You make $475,000 combined, the top 2%.
The doorway to the 1% but not through it yet.
Primary home is worth $1.8 million a lake cabin you bought last summer for $420,000 just because you could.
Your investments cross $1.4 million across taxable, retirement, and a trust your attorney set up. The kids are in private school, $48,000 a year each. You wrote the check without rereading it.
And this is where it changes. Below this, money came from your paycheck.
Here, money starts coming from your money. The investments earn while you sleep and they're catching up to your salary.
You fly business on every flight and never once look at the fare difference.
That reflex is just gone now. You're rich by every metric that exists and you still feel poor next to the true 1%.
The ladder never stops doing this to you. One rung left. And it's the one everyone means when they say rich. It's also a lie.
You make $660,000 a year. You finally did it. You're in the top 1% of America.
The primary home is worth $3.5 million nearly paid off. A second home in Park City, a condo in Florida.
Your portfolio holds over $5 million across private equity, real estate, and accounts you don't personally manage.

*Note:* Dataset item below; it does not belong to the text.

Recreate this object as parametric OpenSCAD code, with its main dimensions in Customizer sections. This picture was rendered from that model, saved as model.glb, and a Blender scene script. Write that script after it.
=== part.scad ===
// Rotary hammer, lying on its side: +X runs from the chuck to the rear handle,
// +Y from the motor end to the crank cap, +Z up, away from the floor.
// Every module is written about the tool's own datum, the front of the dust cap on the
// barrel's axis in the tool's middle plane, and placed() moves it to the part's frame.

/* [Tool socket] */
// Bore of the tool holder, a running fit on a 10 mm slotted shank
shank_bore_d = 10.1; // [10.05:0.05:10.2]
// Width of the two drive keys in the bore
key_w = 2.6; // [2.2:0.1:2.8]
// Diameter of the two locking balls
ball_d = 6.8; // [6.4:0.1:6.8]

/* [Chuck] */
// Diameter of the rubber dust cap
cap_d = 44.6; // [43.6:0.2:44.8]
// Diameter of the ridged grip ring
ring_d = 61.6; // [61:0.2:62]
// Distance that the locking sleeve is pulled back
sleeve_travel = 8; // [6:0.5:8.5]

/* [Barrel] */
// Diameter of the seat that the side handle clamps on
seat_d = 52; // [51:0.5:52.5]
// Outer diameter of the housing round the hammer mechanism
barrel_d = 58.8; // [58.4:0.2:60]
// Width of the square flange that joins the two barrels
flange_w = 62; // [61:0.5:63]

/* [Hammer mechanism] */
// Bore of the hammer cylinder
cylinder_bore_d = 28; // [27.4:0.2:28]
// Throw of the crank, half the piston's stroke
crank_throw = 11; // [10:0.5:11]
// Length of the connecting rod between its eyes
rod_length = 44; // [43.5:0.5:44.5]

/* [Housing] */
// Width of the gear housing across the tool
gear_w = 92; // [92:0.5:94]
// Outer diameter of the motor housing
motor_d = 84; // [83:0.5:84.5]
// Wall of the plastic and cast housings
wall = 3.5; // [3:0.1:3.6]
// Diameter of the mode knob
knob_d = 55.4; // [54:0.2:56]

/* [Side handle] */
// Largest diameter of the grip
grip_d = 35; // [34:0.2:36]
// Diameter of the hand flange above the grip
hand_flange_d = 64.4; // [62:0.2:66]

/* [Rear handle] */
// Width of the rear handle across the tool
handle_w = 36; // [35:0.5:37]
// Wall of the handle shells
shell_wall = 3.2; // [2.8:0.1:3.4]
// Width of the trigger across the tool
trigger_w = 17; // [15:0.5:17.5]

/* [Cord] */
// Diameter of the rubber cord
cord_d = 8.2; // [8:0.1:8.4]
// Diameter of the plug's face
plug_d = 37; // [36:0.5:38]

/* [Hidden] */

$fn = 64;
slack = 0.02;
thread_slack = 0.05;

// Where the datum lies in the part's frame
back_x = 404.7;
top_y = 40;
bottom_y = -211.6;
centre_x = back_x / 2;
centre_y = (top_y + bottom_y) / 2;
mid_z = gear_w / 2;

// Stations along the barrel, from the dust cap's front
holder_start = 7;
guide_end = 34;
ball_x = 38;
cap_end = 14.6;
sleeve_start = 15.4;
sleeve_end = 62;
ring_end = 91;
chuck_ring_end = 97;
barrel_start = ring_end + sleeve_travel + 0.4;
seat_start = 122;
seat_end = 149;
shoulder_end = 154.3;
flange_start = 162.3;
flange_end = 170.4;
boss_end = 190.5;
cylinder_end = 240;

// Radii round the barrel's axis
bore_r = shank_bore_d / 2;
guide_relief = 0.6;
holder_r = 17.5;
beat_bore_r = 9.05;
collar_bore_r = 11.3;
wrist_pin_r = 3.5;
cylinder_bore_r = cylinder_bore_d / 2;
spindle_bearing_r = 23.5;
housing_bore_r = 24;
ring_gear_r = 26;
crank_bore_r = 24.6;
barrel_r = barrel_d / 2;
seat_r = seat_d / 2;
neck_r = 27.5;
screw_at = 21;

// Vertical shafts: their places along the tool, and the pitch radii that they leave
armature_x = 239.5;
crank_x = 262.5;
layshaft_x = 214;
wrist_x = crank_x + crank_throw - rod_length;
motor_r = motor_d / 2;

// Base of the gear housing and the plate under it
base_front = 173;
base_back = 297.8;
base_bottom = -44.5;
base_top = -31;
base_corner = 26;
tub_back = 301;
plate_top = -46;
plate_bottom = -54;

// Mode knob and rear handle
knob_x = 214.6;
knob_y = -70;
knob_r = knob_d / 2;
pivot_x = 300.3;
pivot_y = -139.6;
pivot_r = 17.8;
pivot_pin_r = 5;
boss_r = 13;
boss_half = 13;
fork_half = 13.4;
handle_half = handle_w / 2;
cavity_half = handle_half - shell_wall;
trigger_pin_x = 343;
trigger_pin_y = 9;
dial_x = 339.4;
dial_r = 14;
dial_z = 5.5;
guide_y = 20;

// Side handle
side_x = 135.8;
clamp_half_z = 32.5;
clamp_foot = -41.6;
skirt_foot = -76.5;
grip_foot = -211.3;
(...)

A private golf club that costs $200,000 just to join, a housekeeper, a chef, a pool guy, 11 grand a month.
St. Barts, Lake Como, Aspen, a charter in the Mediterranean every August. You stopped counting the trips.
And here's the thing I promised you at the start. The 1% isn't the top, it's the floor of the top. Above you sit the 0.1%, the 0.01%, people who earn your entire year's salary in a single afternoon.

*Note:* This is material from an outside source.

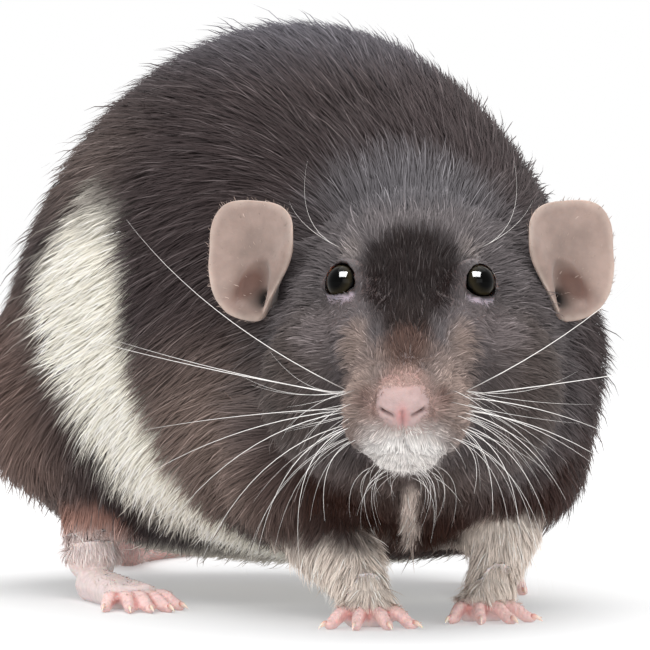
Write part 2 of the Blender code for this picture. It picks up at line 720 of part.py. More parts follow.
PARTS, CUTTERS = start_scene()
SHIFT = main()
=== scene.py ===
"""The looks of the pet rat: skin, eyes, ears, nose, feet, tail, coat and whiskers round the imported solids."""

import math
from functools import partial

import bmesh
import bpy
import numpy as np
from mathutils import Matrix, Vector, noise


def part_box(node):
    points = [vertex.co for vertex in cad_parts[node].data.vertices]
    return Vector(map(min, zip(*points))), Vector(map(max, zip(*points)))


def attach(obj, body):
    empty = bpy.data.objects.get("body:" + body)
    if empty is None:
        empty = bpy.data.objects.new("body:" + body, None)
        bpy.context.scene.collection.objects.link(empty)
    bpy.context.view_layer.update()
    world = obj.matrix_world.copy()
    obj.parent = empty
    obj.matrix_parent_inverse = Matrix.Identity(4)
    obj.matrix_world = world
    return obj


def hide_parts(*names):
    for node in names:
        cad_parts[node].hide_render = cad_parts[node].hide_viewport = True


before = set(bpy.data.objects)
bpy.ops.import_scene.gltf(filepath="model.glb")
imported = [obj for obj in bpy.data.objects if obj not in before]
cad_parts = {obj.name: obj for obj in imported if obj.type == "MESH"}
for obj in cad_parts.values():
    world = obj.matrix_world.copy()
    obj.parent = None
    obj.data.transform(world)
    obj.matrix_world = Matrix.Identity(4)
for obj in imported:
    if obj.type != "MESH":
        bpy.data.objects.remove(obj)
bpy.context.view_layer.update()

# Skin
# The living skin is one loose hide over the whole body. It lies inside the solids by the depth of the
# coat, which is deep on the back and next to nothing on the muzzle, lids and feet.

MM = 0.001
FACE_OVERLAP = 0.45 * MM
BODY_OVERLAP = 2.0 * MM
SKIN_GRAIN = 0.5 * MM
MERGE_DISTANCE = 0.002 * MM
# Where the body starts behind the face, in millimetres of the head, and how many triangles it keeps
BODY_START, BODY_TRIANGLES = 24, 36000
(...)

You spent your whole life climbing to the bottom of a taller mountain.
You finally stopped checking your bank balance, not because you're free, because the number stopped meaning anything.
Here's what every single level had in common.
At $40,000 and at $660,000, the fear never left. It just changed costumes. Bigger house, bigger mortgage, bigger comparison.
The people who actually felt rich at every level weren't the ones who earned the most. They were the ones who widened the gap between what they made and what they spent. Wealth was never the number.
It's the distance between you and your next financial fear.